-- Start GIVEN DATA --

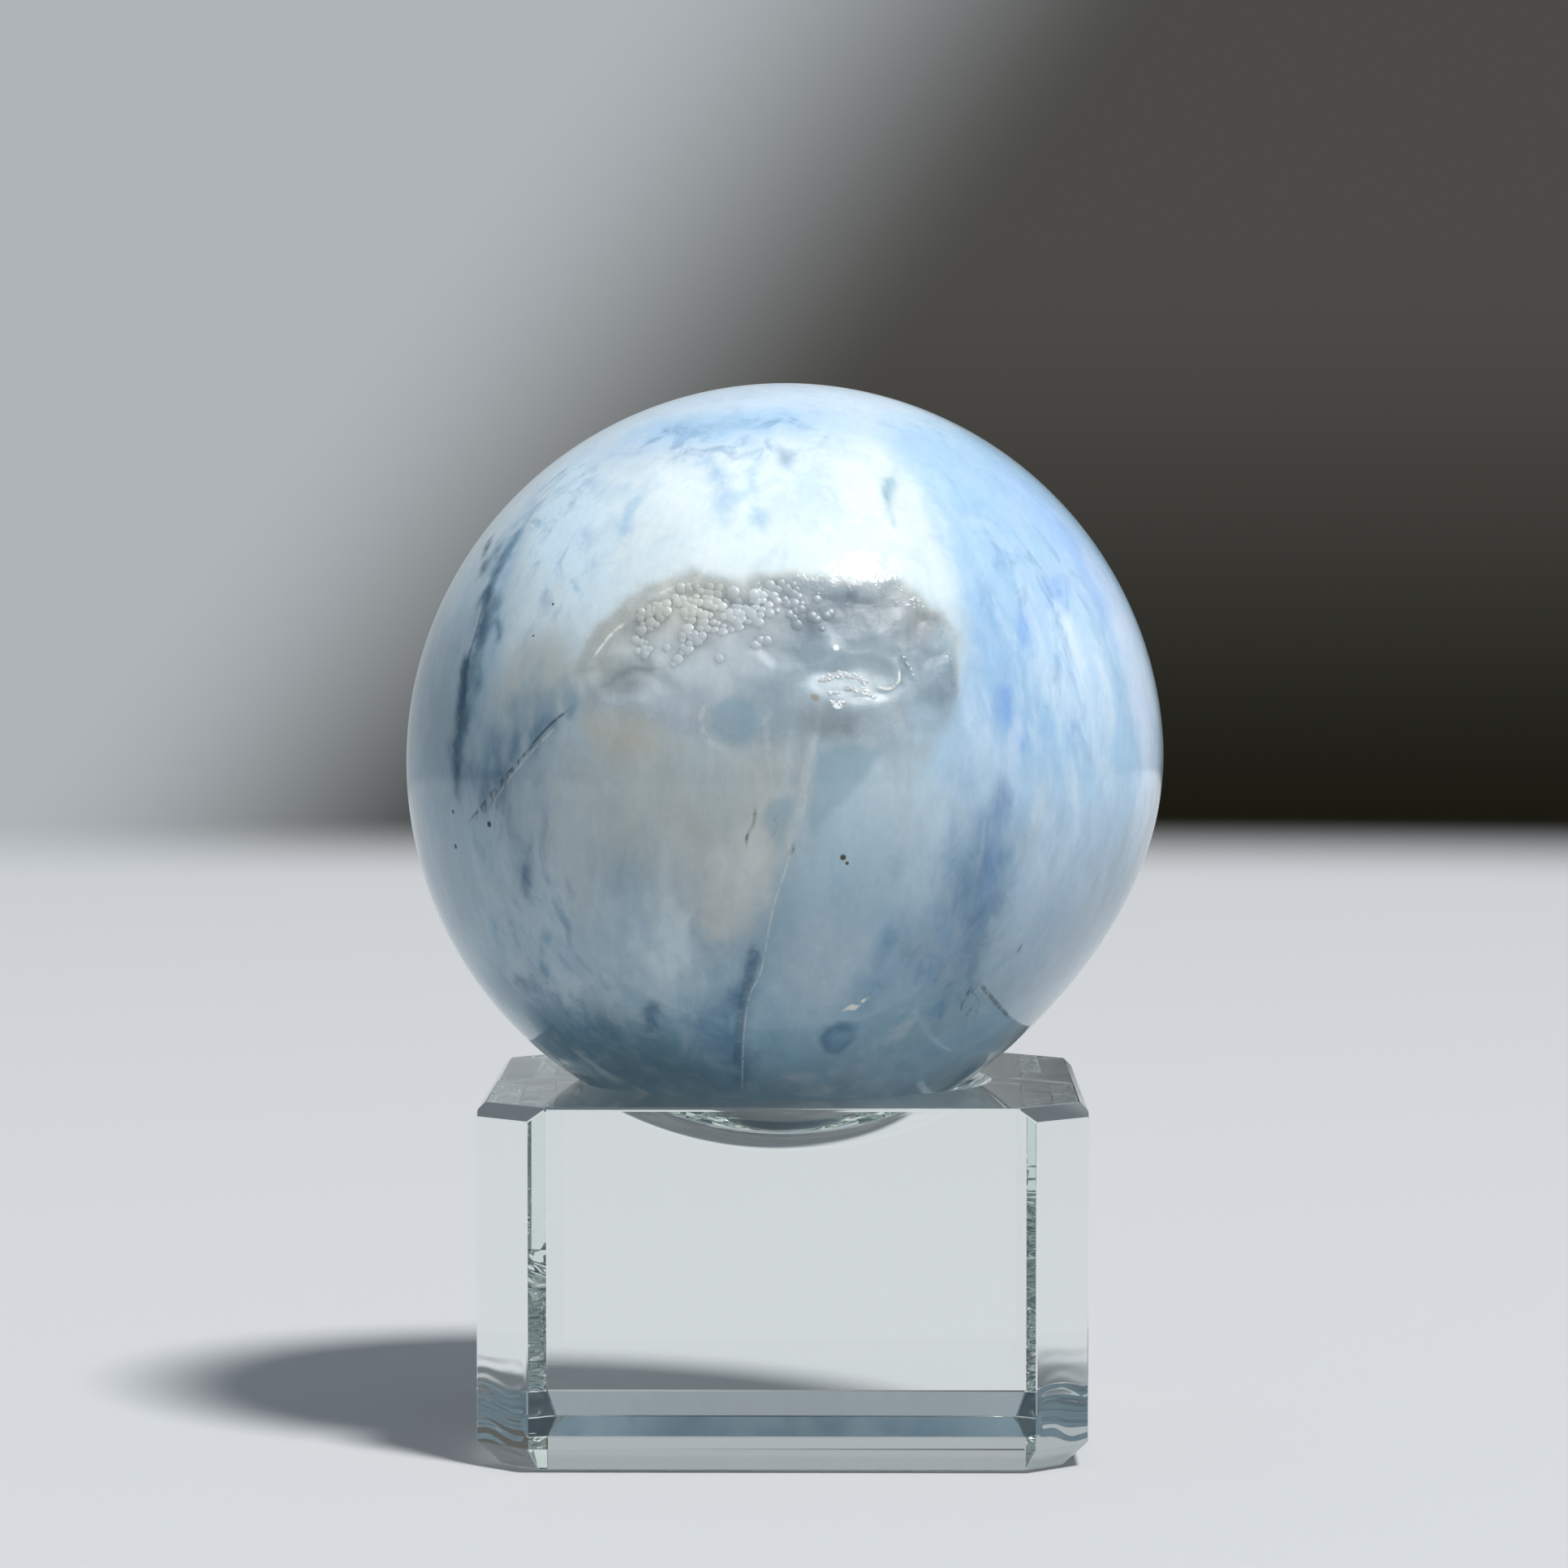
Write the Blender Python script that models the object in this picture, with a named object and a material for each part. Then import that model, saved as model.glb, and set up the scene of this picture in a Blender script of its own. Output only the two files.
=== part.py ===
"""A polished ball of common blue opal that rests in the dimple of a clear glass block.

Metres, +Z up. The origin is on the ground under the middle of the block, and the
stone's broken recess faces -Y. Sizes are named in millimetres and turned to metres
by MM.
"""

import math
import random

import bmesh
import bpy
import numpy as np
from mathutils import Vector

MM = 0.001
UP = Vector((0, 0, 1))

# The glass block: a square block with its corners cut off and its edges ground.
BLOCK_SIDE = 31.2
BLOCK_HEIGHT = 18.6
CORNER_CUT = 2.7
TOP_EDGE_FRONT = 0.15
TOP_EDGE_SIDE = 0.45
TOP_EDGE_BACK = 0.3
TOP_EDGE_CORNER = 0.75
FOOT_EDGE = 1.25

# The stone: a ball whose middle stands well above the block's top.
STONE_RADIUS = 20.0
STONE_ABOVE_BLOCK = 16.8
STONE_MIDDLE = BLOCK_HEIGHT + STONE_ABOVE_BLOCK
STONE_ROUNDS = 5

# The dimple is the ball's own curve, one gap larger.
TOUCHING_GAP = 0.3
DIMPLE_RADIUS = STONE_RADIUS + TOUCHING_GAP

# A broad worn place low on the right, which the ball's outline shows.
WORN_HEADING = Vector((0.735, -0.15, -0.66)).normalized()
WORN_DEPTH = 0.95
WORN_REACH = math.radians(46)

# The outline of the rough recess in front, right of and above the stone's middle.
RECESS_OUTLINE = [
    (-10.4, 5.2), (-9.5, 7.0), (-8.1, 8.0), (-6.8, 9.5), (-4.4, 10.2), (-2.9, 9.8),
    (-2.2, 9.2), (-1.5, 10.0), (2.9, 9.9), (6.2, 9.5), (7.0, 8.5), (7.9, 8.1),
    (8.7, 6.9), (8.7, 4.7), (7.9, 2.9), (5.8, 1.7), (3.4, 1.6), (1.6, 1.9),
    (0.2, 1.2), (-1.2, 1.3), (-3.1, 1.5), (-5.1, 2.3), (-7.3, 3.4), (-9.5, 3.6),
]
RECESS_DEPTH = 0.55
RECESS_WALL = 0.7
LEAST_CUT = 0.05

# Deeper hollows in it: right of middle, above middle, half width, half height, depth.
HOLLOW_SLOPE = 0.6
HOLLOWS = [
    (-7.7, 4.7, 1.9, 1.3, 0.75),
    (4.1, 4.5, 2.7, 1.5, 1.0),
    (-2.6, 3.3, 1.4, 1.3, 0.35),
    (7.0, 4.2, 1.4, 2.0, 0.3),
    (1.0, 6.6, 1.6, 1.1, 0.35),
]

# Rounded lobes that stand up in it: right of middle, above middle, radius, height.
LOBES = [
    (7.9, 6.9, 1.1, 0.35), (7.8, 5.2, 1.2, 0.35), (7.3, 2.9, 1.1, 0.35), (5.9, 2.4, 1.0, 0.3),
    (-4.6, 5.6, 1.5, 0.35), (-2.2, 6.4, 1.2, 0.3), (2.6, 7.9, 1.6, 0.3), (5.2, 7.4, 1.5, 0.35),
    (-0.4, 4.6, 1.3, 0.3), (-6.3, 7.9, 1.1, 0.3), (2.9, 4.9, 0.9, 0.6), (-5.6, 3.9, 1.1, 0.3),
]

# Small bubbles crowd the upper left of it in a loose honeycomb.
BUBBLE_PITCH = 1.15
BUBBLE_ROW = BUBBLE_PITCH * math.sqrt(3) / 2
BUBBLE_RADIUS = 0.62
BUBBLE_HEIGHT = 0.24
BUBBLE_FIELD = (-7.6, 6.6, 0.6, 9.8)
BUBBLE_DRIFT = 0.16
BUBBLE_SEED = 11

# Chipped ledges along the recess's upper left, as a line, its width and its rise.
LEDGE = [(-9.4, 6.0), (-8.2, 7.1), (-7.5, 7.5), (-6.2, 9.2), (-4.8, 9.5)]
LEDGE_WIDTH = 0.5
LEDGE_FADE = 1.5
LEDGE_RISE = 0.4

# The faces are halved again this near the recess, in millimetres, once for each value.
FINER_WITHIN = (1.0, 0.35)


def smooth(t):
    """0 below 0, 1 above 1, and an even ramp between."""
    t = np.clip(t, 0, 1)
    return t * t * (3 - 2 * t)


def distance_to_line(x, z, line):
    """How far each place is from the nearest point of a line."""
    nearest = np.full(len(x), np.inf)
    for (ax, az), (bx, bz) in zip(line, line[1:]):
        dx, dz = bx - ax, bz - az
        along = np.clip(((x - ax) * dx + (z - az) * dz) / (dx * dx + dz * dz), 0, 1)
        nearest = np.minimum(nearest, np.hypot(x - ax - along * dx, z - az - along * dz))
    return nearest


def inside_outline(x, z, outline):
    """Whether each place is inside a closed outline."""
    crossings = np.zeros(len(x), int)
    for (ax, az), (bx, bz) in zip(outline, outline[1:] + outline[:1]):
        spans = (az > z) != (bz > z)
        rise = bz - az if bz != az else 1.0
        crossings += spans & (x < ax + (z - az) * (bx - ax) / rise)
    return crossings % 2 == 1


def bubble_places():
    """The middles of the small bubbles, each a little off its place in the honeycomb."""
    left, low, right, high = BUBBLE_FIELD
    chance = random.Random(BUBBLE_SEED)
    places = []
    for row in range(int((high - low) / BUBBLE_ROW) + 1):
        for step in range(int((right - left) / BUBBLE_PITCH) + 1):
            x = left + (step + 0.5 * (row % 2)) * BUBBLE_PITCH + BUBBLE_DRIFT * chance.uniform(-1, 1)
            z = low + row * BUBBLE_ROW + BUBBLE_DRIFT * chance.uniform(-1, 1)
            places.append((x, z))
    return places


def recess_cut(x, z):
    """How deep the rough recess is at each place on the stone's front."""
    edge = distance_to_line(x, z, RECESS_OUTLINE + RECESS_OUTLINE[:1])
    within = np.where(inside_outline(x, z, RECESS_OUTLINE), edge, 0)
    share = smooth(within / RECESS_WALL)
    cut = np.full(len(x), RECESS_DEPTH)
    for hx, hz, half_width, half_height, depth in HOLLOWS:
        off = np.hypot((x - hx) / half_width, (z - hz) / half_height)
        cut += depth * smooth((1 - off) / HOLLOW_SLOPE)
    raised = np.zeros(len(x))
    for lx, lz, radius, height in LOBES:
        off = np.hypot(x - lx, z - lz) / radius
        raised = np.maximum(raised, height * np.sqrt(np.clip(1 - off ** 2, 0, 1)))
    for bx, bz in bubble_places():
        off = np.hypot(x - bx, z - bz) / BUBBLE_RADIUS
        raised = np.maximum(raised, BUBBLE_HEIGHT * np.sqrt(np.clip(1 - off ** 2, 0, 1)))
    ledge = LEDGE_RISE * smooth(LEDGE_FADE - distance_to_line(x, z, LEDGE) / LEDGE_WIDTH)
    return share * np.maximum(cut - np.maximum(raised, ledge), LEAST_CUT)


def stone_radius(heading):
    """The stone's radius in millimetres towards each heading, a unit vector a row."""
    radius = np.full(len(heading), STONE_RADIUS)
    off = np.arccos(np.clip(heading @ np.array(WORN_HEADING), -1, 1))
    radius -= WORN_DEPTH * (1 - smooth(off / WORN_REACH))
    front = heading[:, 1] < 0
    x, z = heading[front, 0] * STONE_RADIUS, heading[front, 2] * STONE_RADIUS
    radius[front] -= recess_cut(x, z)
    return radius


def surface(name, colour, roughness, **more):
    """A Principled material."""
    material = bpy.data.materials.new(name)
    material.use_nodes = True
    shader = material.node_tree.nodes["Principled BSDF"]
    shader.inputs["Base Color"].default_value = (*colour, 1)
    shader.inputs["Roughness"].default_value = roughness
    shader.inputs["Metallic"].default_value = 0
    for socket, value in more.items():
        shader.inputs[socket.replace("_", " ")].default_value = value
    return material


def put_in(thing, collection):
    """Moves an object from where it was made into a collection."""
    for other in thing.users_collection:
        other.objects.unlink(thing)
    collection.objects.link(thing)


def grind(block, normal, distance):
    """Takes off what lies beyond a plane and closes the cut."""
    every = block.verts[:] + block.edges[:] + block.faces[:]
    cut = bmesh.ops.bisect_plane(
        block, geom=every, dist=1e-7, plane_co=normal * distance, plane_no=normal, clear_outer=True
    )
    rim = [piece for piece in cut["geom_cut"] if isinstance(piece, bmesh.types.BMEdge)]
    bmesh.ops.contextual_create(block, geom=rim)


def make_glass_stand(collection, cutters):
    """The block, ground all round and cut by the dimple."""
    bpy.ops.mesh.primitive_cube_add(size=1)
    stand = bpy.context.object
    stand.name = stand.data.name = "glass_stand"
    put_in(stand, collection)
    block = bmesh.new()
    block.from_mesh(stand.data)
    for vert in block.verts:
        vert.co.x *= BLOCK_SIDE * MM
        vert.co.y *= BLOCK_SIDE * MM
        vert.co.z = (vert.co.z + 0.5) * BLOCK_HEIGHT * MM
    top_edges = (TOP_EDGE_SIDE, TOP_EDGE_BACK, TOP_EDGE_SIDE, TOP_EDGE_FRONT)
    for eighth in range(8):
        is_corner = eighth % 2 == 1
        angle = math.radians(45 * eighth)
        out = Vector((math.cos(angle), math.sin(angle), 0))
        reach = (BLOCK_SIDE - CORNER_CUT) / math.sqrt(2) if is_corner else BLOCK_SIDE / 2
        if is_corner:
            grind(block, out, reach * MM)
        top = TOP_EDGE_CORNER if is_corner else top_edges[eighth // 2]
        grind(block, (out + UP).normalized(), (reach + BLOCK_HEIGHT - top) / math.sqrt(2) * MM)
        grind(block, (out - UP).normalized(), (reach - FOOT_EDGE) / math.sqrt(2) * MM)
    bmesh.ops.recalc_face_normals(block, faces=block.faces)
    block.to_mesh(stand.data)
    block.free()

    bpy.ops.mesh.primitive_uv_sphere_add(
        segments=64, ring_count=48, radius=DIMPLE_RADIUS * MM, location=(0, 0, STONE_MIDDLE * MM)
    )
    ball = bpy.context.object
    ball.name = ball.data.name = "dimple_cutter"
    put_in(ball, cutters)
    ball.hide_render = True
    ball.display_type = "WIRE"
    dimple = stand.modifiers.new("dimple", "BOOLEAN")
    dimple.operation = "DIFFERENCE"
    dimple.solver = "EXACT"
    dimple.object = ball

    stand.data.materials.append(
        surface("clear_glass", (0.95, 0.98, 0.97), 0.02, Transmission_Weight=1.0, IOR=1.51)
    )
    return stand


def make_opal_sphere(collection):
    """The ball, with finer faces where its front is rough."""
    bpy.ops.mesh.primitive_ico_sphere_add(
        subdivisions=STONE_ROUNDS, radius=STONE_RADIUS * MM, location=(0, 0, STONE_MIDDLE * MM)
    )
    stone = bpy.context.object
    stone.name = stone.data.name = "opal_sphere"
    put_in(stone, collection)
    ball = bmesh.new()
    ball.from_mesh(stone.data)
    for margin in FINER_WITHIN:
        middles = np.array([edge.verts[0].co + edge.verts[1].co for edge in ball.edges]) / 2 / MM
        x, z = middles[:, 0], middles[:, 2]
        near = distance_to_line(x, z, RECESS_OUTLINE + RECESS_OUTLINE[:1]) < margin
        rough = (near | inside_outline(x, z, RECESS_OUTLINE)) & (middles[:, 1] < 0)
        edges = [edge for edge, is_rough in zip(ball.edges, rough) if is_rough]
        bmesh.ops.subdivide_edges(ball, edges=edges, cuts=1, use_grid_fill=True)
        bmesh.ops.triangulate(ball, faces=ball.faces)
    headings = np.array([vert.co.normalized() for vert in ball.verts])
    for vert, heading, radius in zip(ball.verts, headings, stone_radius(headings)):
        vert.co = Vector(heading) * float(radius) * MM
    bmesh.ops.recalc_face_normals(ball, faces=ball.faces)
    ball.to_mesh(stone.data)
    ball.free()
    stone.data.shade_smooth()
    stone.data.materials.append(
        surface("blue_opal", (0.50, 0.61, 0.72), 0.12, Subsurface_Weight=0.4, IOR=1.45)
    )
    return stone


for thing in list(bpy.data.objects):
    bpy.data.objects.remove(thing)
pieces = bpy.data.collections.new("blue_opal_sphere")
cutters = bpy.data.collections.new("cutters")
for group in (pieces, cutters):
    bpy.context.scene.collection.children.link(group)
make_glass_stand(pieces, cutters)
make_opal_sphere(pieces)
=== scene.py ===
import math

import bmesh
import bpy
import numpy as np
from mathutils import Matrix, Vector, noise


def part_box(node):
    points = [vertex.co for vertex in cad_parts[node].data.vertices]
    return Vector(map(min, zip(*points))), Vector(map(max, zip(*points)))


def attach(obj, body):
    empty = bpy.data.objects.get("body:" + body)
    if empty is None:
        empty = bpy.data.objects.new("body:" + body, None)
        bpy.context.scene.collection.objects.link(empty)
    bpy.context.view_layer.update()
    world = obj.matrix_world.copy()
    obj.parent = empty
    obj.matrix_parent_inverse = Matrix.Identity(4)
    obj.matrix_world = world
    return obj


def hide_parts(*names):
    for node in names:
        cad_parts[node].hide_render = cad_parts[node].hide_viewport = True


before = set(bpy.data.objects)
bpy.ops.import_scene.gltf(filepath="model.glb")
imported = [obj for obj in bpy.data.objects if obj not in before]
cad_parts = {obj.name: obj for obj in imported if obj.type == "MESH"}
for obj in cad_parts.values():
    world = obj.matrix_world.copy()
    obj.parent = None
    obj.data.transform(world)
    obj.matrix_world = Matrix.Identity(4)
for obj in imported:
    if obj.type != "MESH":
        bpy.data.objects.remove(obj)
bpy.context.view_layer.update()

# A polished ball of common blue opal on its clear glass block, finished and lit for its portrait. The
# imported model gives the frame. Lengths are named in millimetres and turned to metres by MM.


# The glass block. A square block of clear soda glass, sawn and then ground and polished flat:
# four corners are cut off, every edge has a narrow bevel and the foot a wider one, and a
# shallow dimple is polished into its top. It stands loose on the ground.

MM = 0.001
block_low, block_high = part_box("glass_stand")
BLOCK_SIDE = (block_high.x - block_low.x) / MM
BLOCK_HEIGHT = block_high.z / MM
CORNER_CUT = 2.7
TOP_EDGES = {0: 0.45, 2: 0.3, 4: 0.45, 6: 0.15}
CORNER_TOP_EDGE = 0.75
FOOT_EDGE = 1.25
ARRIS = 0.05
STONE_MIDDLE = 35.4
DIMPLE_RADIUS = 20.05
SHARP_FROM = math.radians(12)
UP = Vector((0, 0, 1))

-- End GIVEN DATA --

STATED PROBLEM: Reproduce exactly the lines from the one containing "for thing in" through the one containing "if empty is", inclusive, and nothing else.

CORRECT ANSWER:
for thing in list(bpy.data.objects):
    bpy.data.objects.remove(thing)
pieces = bpy.data.collections.new("blue_opal_sphere")
cutters = bpy.data.collections.new("cutters")
for group in (pieces, cutters):
    bpy.context.scene.collection.children.link(group)
make_glass_stand(pieces, cutters)
make_opal_sphere(pieces)
=== scene.py ===
import math

import bmesh
import bpy
import numpy as np
from mathutils import Matrix, Vector, noise


def part_box(node):
    points = [vertex.co for vertex in cad_parts[node].data.vertices]
    return Vector(map(min, zip(*points))), Vector(map(max, zip(*points)))


def attach(obj, body):
    empty = bpy.data.objects.get("body:" + body)
    if empty is None:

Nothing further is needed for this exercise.